An upscale medium-sized cruise ship that provides western-style luxury, Asuka II, is known as one of the biggest luxury cruise ships in Japan. Its 790-foot long frame almost occupied the whole Saipan port for another one of its regular visits.

Asuka II’s first purser Yukiko Shindo took four of us on a tour of this mighty ship which I had only seen from a distance while it was docked in the port in past years.

We started the tour at the third deck of the mighty ship where we were asked to leave our IDs in exchange for visitor ID’s. I got #004. We made our way through a narrow alley with royal blue curtains on both sides and resembling  a spa and headed to a flight of stairs before riding an elevator to the sixth deck— and that’s where you forget you are on a ship.

The hallway opened into a spectacular two-deck centerpiece atrium with artfully designed furniture and sala sets in the center.

Our guide transported us to a luxurious five-star hotel with lush carpets and wide glass windows offering superb panoramic views of the sea and the island.
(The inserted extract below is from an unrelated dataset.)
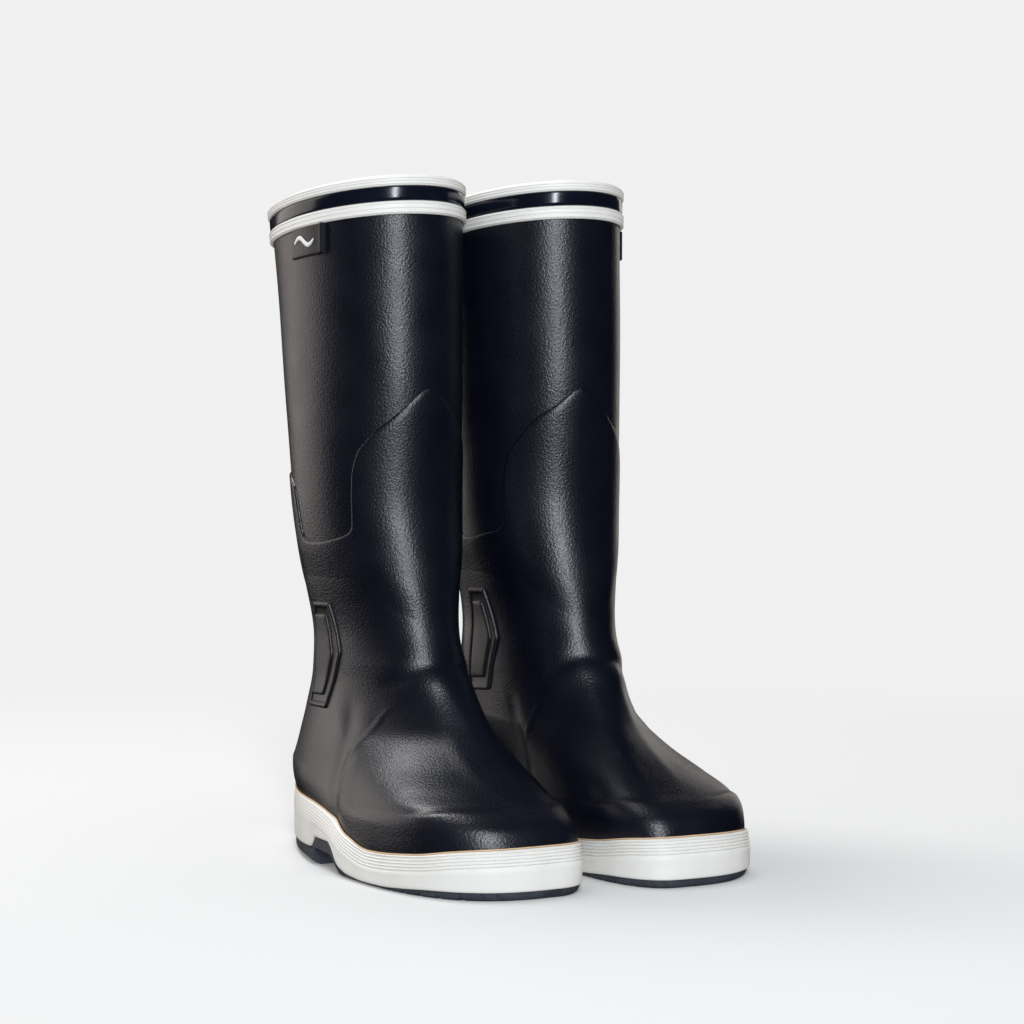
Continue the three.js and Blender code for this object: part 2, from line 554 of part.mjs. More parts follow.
const PLATE_POINT = ANKLE_HEIGHT - 8;   // level of the plate's forward point
const PLATE_UP = 30;           // from the point to the upper edge
const PLATE_DOWN = 34;
const PLATE_REAR = 62;         // rear edge ahead of the heel, at the point's level
const PLATE_REACH = 40;        // rear edge to the forward point
const PLATE_EDGE = 25;         // rear edge to the upper and lower corners
const PAD_INSET = 5;
const REAR_LEAN = 0.18;        // the rear edge leans back towards the floor

function plateRows(inset) {
  const rear = (z) => PLATE_REAR + REAR_LEAN * (z - PLATE_POINT) + inset;
  const edge = PLATE_EDGE - 0.4 * inset;
  const up = PLATE_UP - inset;
  const down = PLATE_DOWN - inset;
  const shares = [-1, -0.5, 0, 0.5, 1];
  return shares.map((s) => {
    const z = PLATE_POINT + (s < 0 ? s * down : s * up);
    const front = mix(PLATE_REACH - 1.6 * inset, edge, Math.abs(s));
    return [z, rear(z), rear(z) - inset + front];
  });
}

const makePlate = (side) => sidePlate(plateRows(0), side, PLATE_GAP, PLATE_GAP + PLATE_PROUD, 5);
const makePad = (side) => sidePlate(plateRows(PAD_INSET), side, PLATE_GAP + PLATE_PROUD + GAP,
  PLATE_GAP + PLATE_PROUD + GAP + PAD_PROUD, 4);

const LABEL_REAR = 68;

function makeLabel() {
  const levels = [0, 0.5, 1].map((t) => LABEL_TOP - LABEL_HEIGHT * (1 - t));
  const rows = levels.map((z) => [z, LABEL_REAR, LABEL_REAR + LABEL_WIDTH]);
  return sidePlate(rows, 1, SKIN_GAP, SKIN_GAP + LABEL_PROUD, 5);
}

// One plain raised wave on the label.
const MARK_HEIGHT = 3;
const MARK_SWING = 2.4;
const MARK_INSET = 5;
const MARK_COLUMNS = 9;

function makeMark() {
  const low = SKIN_GAP + LABEL_PROUD + GAP;
  const face = (proud) => [-0.5, 0.5].map((edge) => Array.from({ length: MARK_COLUMNS }, (_, c) => {
    const t = c / (MARK_COLUMNS - 1);
    const z = LABEL_TOP - LABEL_HEIGHT / 2 + edge * MARK_HEIGHT + MARK_SWING * Math.sin(2 * Math.PI * t);
    const ahead = mix(LABEL_REAR + MARK_INSET, LABEL_REAR + LABEL_WIDTH - MARK_INSET, t);
    return onSkin(z, angleAt(skinCut(z), ahead, 1), proud);
  }));
  return sheet(face(low + MARK_PROUD), face(low));
}

const LINE_TOP = LINE_HEIGHT + 2 * GAP;
const CAP_BEND = 41;           // level at which the toe turns in towards the instep
const toeCapTopAt = curve([[0.56 * FOOT_LENGTH, CAP_BEND + 2], [0.8 * FOOT_LENGTH, CAP_BEND + 5],
  [FOOT_LENGTH, CAP_BEND + 9]]);

function makeToeCap() {
  const low = (u) => foxingTopAt(u) + LINE_TOP + GAP;
  const levels = [low, (u) => Math.max(CAP_BEND - 6, low(u) + 1), (u) => mix(CAP_BEND, low(u), 0.1),
    (u) => mix(CAP_BEND, toeCapTopAt(u), 0.5), toeCapTopAt];
  const face = (proud) => levels.map((level) => {
    const row = ring(level, proud);
    return toeIndices.slice(1, -1).map((i) => row[i]);
  });
  return sheet(face(SKIN_GAP + CAP_PROUD), face(SKIN_GAP));
}

function makeHeelCounter() {
  const low = (u) => foxingTopAt(u) + LINE_TOP + GAP;
  const levels = [low, scaledLevel(46), scaledLevel(51), COUNTER_TOP];
  const face = (proud) => levels.map((level) => {
    const row = ring(level, proud);
    return heelIndices.slice(3, -3).map((i) => row[i]);
  });
  return sheet(face(COUNTER_GAP + CAP_PROUD), face(COUNTER_GAP));
}

// ---------------------------------------------------------------- sole
function makeFoxing() {
  const low = (u) => outsoleTopAt(u) + GAP;
  const high = (u) => foxingTopAt(u) - 1.5;
  const outside = [soleRing(low, 0.8), soleRing((u) => mix(low(u), high(u), 0.4), 0), soleRing(high, 0.6)];
  const inside = [ring(foxingTopAt, FOXING_GAP), ring((u) => floorAt(u) + 1, FOXING_GAP)];
  const rings = [...outside, ...inside, lowered(inside[1], low)];
  return band(angles.map((_, i) => rings.map((row) => row[i])));
}

function makeLine() {
  const low = (u) => foxingTopAt(u) + GAP;
  const high = (u) => low(u) + LINE_HEIGHT;
  const rings = [ring(low, BAND_GAP), ring(low, LINE_PROUD), ring(high, LINE_PROUD - 0.4),
    ring(high, BAND_GAP)];
  return band(angles.map((_, i) => rings.map((row) => row[i])));
}

// Boxes that run right across the sole, from the floor up.
function cleatChannels() {
  const row = (from, to, pitch) => {
    const length = Math.ceil((to - from) / pitch);
    return Array.from({ length }, (_, i) => from + i * pitch);
  };
  const forepart = row(ramp[1] + CLEAT_PITCH / 2, FOOT_LENGTH - CLEAT_PITCH, CLEAT_PITCH);
  const heel = row(HEEL_PITCH, breast[0] - CLEAT_PITCH / 2, HEEL_PITCH);
  return [...forepart, ...heel].map((u) => new THREE.BoxGeometry(3 * BALL_OUTER, CLEAT_WIDTH, 2 * CLEAT_DEPTH)
    .translate(0, FOOT_LENGTH / 2 - u, 0));
}

function makeOutsole() {
  const edge = (u) => outsoleBottomAt(u) + BEVEL_HEIGHT;
  const blank = stack([soleRing(outsoleBottomAt, bevelAt), soleRing(edge, 1), soleRing(outsoleTopAt, 0.8)]);
  return cut(blank, cleatChannels());
}

function makeHeelBlock() {
  const size = 2 * HEEL_COUNT + 1;
  const indices = Array.from({ length: size }, (_, i) => (i <= HEEL_COUNT ? i : count - size + i));
  const face = (z) => lowered(ring(() => HEEL_FLOOR, -GAP), () => z);
  const rows = [face(HEEL_THICKNESS + GAP), face(ARCH_TOP)];
  return stack(rows.map((row) => indices.map((i) => row[i])));
}

const SHANK_REAR = 62;
const shankMiddle = SHANK_REAR + SHANK_LENGTH / 2;

function shankBlank(grow, thickness) {
  const r = SHANK_WIDTH / 2 + grow;
  const straight = SHANK_LENGTH / 2 - SHANK_WIDTH / 2;
  const outline = new THREE.Shape();
  outline.absarc(0, straight, r, 0, Math.PI);
  outline.absarc(0, -straight, r, Math.PI, 2 * Math.PI);
  outline.closePath();
  return new THREE.ExtrudeGeometry(outline, { depth: thickness, bevelEnabled: false, curveSegments: 6 });
}

const SHANK_ASIDE = 2;
const shankTop = HEEL_FLOOR - GAP;

function makeShank() {
  return shankBlank(0, SHANK_THICKNESS)
    .translate(SHANK_ASIDE, FOOT_LENGTH / 2 - shankMiddle, shankTop - SHANK_THICKNESS);
}

function makeMidsole() {
  const low = lowered(ring((u) => floorAt(u) + 1, -GAP), midsoleBottomAt);
  const blank = stack([low, floorRing(-GAP, -GAP)]);
  const recess = shankBlank(GAP, 2 * SHANK_THICKNESS)
    .translate(SHANK_ASIDE, FOOT_LENGTH / 2 - shankMiddle, shankTop - SHANK_THICKNESS - GAP);
  return cut(blank, [recess]);
}

const insideDepth = RUBBER + STIFFENER + 2 * GAP + LINING;
const boardLevel = RUBBER + GAP + LINING + GAP;
const footbedLevel = boardLevel + BOARD + GAP;

// A flat layer on the floor inside the lining, with some room round its edge.
const slab = (level, thickness, room) => stack([floorRing(level, -insideDepth - room),
  floorRing(level + thickness, -insideDepth - room)]);
const makeBoard = () => slab(boardLevel, BOARD, BOARD_ROOM);
const makeFootbed = () => slab(footbedLevel, FOOTBED, FOOTBED_ROOM);

// ---------------------------------------------------------------- materials
function material(color, roughness, metalness = 0) {
  return new THREE.MeshStandardMaterial({ color, roughness, metalness });
}

const navyRubber = material(0x10131f, 0.42);
const glossRubber = material(0x0b0e18, 0.2);
const whiteRubber = material(0xe9e8e2, 0.5);
const greyRubber = material(0x4c5059, 0.7);
const tanRubber = material(0xc9a06a, 0.6);
const darkRubber = material(0x191b22, 0.55);
const knitLining = material(0x8c8f94, 0.95);
const fibreBoard = material(0xa78f68, 0.9);
const foam = material(0x3b3f47, 0.9);
const spongeRubber = material(0x6b6d70, 0.9);
const steel = material(0x8a8d90, 0.35, 1);
const footbedFoam = material(0x24344f, 0.9);

// ---------------------------------------------------------------- a boot
const pieces = [
  ['foot', makeFoot(), navyRubber],
  ['leg', makeLeg(), navyRubber],
  ['lining', makeLining(), knitLining],
  ['toe_stiffener', makeStiffener(toeIndices), fibreBoard],
  ['heel_stiffener', makeStiffener(heelIndices), fibreBoard],
  ['top_binding', makeBinding(), whiteRubber],
  ['collar_band', makeBand(COLLAR_TOP, COLLAR_HEIGHT, COLLAR_PROUD + BAND_GAP, BAND_GAP), glossRubber],
  ['lower_band', makeBand(LOWER_BAND_TOP, LOWER_BAND_HEIGHT, BAND_PROUD + BAND_GAP, BAND_GAP), whiteRubber],
  ['label_tab', makeLabel(), darkRubber],
  ['label_mark', makeMark(), whiteRubber],
  ['leg_guard', makeGuard(), navyRubber],
  ['outer_ankle_plate', makePlate(1), darkRubber],
  ['outer_ankle_pad', makePad(1), navyRubber],
  ['inner_ankle_plate', makePlate(-1), darkRubber],
  ['inner_ankle_pad', makePad(-1), navyRubber],
  ['toe_cap', makeToeCap(), navyRubber],
  ['heel_counter', makeHeelCounter(), navyRubber],
  ['foxing', makeFoxing(), whiteRubber],
  ['foxing_line', makeLine(), tanRubber],
  ['outsole', makeOutsole(), greyRubber],
  ['heel_block', makeHeelBlock(), spongeRubber],
  ['midsole', makeMidsole(), foam],
  ['shank', makeShank(), steel],
  ['insole_board', makeBoard(), fibreBoard],
  ['footbed', makeFootbed(), footbedFoam],
];

// A mirrored copy keeps its faces pointing out.
function mirrored(geometry) {
  const copy = geometry.clone().scale(-1, 1, 1);
  if (!copy.index) copy.setIndex([...Array(copy.attributes.position.count).keys()]);
  const index = Array.from(copy.index.array);
  for (let i = 0; i < index.length; i += 3) {
    [index[i + 1], index[i + 2]] = [index[i + 2], index[i + 1]];
  }
  copy.setIndex(index);
  return copy;
}

// The foot's outer side is at -X on the right boot and at +X on the left.
function makeBoot(prefix, isRight) {
  const boot = new THREE.Group();
  for (const [name, geometry, finish] of pieces) {
    const mesh = new THREE.Mesh(isRight ? mirrored(geometry) : geometry, finish);
    mesh.name = `${prefix}_${name}`;
    boot.add(mesh);
  }
  return boot;
}

const pair = new THREE.Group();
pair.add(makeBoot('right', true));
const left = makeBoot('left', false);
left.position.set(Math.max(TOP_WIDTH, 2 * BALL_INNER) + LEG_CLEARANCE, -LEFT_AHEAD, 0);
left.rotation.z = THREE.MathUtils.degToRad(LEFT_TURN);
pair.add(left);
pair.updateMatrixWorld(true);
const box = new THREE.Box3().setFromObject(pair, true);
pair.position.set(-(box.min.x + box.max.x) / 2, -(box.min.y + box.max.y) / 2, -box.min.z);

export default pair;
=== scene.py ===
# %% [markdown]
# # Deck boots in Blender
# A pair of tall rubber deck boots: a pebbled navy upper with a moulded leg guard and ankle plates, two
# white bands round the top with a glossy strip between them, and a ribbed pale sole wall on a grey
# outsole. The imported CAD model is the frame. Every piece below is laid on the same skin as that model, so
# nothing has to be fitted by eye. Sizes are millimetres in "boot space" until a mesh is made, and metres
# after that.

# %% Load the frame
import math
import bmesh
import bpy
import numpy as np
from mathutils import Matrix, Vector


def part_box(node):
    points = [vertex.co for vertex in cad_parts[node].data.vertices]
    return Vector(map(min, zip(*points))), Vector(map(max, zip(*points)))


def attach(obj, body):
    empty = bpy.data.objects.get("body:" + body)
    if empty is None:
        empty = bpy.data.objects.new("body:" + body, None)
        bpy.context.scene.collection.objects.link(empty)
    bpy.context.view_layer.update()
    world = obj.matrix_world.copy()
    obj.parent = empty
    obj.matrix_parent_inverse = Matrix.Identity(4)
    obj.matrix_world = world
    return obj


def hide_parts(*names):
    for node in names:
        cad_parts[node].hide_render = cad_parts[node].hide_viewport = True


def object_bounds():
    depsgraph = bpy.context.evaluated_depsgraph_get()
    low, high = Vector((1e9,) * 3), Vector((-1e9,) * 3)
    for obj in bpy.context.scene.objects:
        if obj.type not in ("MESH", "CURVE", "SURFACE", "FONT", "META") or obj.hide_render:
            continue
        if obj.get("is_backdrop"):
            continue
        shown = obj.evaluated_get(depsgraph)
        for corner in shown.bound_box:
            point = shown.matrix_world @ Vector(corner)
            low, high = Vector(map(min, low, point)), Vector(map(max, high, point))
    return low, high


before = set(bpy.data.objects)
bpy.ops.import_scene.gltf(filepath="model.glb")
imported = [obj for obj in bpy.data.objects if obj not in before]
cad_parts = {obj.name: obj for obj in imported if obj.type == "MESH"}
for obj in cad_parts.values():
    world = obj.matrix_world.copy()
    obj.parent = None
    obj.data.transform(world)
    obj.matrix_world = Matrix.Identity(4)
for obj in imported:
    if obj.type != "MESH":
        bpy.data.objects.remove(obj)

cad_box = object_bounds()
scene = bpy.context.scene
print("CAD nodes:", len(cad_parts))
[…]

Time was never enough as we took photos of everything and anything while trying to take the grandeur of it all in. It was like cramming and wanting to take in everything in at once into a very short time. We wandered through a glorious haze and maze of plush carpeted hallways decorated with contemporary décor and an exquisite art collection emphasizing 20th century western works.

We went past designer shops featuring fashion items, jewelry, and upscale items, to coffee shops and restaurants, elegant lounges and high-end bars.

MS Asuka 11 at the Saipan dock

We waltzed through the Hollywood Theater, which can seat 260 persons, dance halls and conference rooms, a library with huge glass windows offering panoramic views of the ocean, an internet cafe and  computer shop, more shops than I can remember. Whew! If only I had one day to fully explore the ship and take photos at my own leisure.

From the 6th deck, we rode the elevator to the 11th deck and wandered into the poolside area. There, a Seahorse Pool sat at the center of the area, its clear blue waters reflecting the blue of the skies above and the ocean around.  Beside the pool and up six wooden steps with neatly arranged planks a circular Jacuzzi bubbled merrily, overlooking luxurious sun beds that provide passengers a place for relaxation.

Outside the pool a door lead to the Wimbledon Courts. We picked our way toward the other end of the 11th deck past more restaurants and emerged into a wide spacious area with glass windows called the Palms Lounge. Here, wide solar panels allowed natural light to pour into the lounge.

It was not our destination. Shindo led us on until we reached the area directly above the ship’s bridge—the Vista Lounge.

Atrium

It became my instant favorite and I later learned that it is one of the best features of the Asuka 11. Uniform pillars adorned the front end of the lounge while a huge blue dome occupied the center of the whole area. It was like stepping into the future. Shindo told us that when the sky is totally dark, hundreds of pin lights are seen on the dome, making one feel like he is gazing up into the skies on a starry night. We didn’t experience that because it was still 2 p.m.

We had coffee at the Vista Lounge, sampling the best latte that slid down our throats to add to memories later but I didn’t get to relish in my coffee. I was still too busy taking pictures of everything, wanting to capture it all.

Going up to the top deck of the ship was an experience beyond description. The aqua blue soft carpet stretched endlessly until your vision meets the blue of the ocean and the horizon. The view from up there was breathtaking — the whole of Lower Base spread below with Mt. Tapochao in the backdrop. A few flowering flame trees added touches of fire to the green forests and blue skies and seas.

I asked Shindo on the possibility of hiding in the ship and going down anymore but that was of course impossible. Haha!

We went back to the third deck, surrendered our visitor IDs and out the gangway and discovered we were not in Europe or any exotic part of the world. We were still at the Saipan Port with the blazing sun beating relentlessly on our unprotected skin and with it, the reality that we have deadlines to meet.

The Asuka II tour appeased our frustration for not being able to get onboard the Queen Mary 2 earlier.